_EXERCISE DETAILS_
Exactly the lines from the one with "const poncho = new THREE.Group();" to the one with "cad_parts[obj.name] = obj", both included, are to be printed again; leave out the rest.
>>
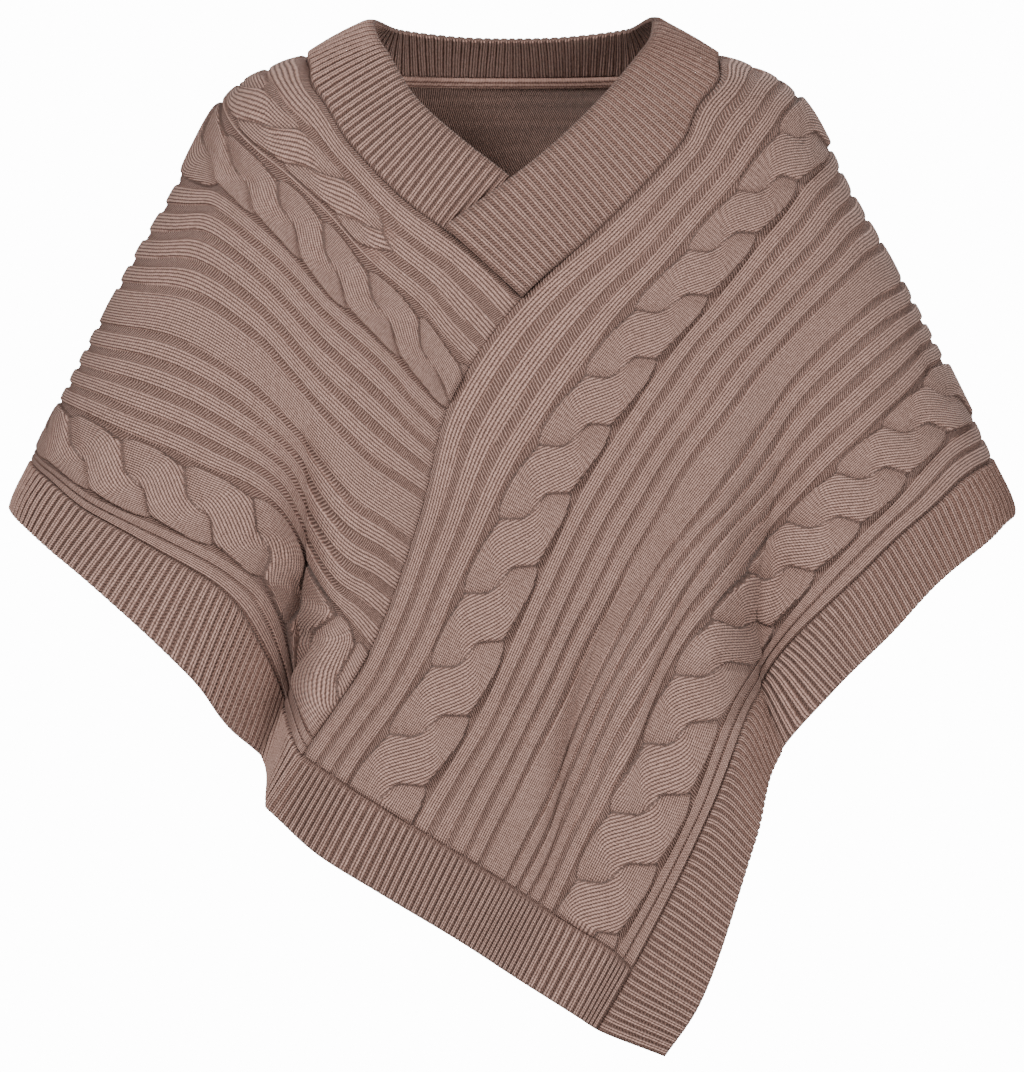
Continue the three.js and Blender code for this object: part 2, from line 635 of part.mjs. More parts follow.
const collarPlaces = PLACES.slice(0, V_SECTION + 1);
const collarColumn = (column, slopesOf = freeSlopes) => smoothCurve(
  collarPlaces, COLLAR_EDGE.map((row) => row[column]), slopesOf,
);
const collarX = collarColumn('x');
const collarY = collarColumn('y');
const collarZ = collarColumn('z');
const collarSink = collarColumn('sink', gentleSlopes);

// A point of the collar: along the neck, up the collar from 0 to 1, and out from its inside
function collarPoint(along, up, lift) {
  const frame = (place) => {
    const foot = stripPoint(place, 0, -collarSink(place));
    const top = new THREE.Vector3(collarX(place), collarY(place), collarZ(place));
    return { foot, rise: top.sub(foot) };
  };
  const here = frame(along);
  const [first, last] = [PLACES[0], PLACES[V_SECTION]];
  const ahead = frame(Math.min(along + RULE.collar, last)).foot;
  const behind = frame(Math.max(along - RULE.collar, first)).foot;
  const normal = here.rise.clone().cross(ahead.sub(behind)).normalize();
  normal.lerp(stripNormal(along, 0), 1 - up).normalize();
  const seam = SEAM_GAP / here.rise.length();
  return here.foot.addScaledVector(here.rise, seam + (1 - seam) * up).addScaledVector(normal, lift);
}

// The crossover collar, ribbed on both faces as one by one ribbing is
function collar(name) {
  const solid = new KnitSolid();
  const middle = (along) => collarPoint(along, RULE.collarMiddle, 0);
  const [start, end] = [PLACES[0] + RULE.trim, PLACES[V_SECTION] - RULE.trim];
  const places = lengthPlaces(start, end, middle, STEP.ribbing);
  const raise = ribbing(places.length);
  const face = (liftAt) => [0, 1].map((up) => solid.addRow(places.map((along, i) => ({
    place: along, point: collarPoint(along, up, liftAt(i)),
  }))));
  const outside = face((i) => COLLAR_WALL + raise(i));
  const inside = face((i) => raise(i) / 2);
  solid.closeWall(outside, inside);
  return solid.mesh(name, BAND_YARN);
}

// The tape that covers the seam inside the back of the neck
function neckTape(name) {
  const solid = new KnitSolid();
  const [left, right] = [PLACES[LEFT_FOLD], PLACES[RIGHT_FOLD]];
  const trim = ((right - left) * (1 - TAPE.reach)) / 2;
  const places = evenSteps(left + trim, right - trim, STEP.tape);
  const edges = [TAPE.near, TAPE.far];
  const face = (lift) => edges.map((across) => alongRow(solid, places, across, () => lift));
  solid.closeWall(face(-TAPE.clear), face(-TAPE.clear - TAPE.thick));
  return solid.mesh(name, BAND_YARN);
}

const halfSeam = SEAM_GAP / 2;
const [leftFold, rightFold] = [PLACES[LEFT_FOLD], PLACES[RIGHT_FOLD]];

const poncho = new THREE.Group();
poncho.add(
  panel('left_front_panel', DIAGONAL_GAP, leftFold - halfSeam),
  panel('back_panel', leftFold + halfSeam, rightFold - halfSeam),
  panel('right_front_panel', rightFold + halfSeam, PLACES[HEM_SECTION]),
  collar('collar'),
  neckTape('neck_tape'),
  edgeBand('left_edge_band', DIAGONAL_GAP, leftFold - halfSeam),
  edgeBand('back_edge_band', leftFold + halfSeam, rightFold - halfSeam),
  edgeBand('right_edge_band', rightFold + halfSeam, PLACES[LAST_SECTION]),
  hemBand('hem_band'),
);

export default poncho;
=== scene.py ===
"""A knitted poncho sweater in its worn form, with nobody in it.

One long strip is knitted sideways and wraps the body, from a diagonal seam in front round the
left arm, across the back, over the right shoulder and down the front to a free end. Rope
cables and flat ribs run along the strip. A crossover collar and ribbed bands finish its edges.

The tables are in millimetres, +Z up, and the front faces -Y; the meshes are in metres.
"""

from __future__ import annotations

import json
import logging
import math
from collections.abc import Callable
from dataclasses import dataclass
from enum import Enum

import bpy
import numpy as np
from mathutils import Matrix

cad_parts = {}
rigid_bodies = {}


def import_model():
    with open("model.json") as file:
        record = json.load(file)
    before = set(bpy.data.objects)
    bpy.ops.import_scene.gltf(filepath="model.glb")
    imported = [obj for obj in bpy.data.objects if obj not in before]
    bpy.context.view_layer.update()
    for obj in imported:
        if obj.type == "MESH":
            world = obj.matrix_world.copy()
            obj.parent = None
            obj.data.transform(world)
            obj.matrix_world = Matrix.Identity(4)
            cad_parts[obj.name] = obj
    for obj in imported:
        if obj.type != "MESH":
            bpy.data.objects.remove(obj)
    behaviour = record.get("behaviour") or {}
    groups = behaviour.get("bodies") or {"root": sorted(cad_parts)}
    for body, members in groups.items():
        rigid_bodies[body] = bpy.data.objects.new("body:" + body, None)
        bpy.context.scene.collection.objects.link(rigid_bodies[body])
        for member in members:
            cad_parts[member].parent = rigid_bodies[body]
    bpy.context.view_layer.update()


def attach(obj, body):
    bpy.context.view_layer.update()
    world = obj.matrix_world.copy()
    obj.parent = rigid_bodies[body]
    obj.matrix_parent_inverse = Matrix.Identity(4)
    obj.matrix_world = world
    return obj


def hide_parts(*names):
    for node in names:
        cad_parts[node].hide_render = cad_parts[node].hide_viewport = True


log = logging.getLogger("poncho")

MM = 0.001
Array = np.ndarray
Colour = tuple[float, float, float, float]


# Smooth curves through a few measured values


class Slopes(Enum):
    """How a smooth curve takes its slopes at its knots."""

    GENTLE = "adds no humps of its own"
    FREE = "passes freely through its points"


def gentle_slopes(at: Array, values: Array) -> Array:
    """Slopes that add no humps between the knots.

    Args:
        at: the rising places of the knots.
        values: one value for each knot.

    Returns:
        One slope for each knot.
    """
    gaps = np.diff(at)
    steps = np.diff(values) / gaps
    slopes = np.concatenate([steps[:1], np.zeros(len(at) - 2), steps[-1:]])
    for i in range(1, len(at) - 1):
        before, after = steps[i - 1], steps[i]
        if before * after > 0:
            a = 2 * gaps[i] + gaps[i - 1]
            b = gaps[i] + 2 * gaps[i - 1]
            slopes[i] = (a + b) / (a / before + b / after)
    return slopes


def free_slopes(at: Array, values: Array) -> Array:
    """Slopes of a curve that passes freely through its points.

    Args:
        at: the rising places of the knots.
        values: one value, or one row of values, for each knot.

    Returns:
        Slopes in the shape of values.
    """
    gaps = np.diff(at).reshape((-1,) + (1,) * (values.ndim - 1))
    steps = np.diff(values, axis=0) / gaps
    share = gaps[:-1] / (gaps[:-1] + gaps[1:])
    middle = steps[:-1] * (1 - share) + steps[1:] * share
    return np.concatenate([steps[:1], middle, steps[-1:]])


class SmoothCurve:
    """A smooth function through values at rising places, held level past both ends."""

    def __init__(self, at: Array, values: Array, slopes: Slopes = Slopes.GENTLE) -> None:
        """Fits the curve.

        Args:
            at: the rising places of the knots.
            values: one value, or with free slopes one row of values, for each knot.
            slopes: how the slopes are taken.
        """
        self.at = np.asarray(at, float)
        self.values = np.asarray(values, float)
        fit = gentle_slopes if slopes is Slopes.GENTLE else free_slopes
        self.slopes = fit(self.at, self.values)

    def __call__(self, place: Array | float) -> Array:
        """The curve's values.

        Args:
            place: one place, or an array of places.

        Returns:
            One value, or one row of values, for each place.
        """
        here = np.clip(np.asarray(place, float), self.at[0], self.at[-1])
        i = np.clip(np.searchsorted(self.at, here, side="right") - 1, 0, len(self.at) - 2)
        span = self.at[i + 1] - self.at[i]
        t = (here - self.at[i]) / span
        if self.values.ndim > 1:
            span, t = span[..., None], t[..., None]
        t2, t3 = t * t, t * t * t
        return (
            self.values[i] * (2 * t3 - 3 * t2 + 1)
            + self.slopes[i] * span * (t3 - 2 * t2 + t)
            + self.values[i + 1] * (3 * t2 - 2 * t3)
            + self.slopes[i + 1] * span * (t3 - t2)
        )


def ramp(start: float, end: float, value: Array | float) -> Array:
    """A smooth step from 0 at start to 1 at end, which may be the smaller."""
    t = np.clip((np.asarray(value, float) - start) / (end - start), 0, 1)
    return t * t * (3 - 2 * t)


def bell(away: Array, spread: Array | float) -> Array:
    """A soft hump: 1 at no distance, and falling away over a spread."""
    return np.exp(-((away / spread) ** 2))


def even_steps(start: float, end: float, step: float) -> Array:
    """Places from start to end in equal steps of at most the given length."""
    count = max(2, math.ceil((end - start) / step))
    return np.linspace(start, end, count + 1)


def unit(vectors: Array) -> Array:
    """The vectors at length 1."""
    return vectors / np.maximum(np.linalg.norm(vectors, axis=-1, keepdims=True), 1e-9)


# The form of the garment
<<
_EXERCISE ANSWER_
const poncho = new THREE.Group();
poncho.add(
  panel('left_front_panel', DIAGONAL_GAP, leftFold - halfSeam),
  panel('back_panel', leftFold + halfSeam, rightFold - halfSeam),
  panel('right_front_panel', rightFold + halfSeam, PLACES[HEM_SECTION]),
  collar('collar'),
  neckTape('neck_tape'),
  edgeBand('left_edge_band', DIAGONAL_GAP, leftFold - halfSeam),
  edgeBand('back_edge_band', leftFold + halfSeam, rightFold - halfSeam),
  edgeBand('right_edge_band', rightFold + halfSeam, PLACES[LAST_SECTION]),
  hemBand('hem_band'),
);

export default poncho;
=== scene.py ===
"""A knitted poncho sweater in its worn form, with nobody in it.

One long strip is knitted sideways and wraps the body, from a diagonal seam in front round the
left arm, across the back, over the right shoulder and down the front to a free end. Rope
cables and flat ribs run along the strip. A crossover collar and ribbed bands finish its edges.

The tables are in millimetres, +Z up, and the front faces -Y; the meshes are in metres.
"""

from __future__ import annotations

import json
import logging
import math
from collections.abc import Callable
from dataclasses import dataclass
from enum import Enum

import bpy
import numpy as np
from mathutils import Matrix

cad_parts = {}
rigid_bodies = {}


def import_model():
    with open("model.json") as file:
        record = json.load(file)
    before = set(bpy.data.objects)
    bpy.ops.import_scene.gltf(filepath="model.glb")
    imported = [obj for obj in bpy.data.objects if obj not in before]
    bpy.context.view_layer.update()
    for obj in imported:
        if obj.type == "MESH":
            world = obj.matrix_world.copy()
            obj.parent = None
            obj.data.transform(world)
            obj.matrix_world = Matrix.Identity(4)
            cad_parts[obj.name] = obj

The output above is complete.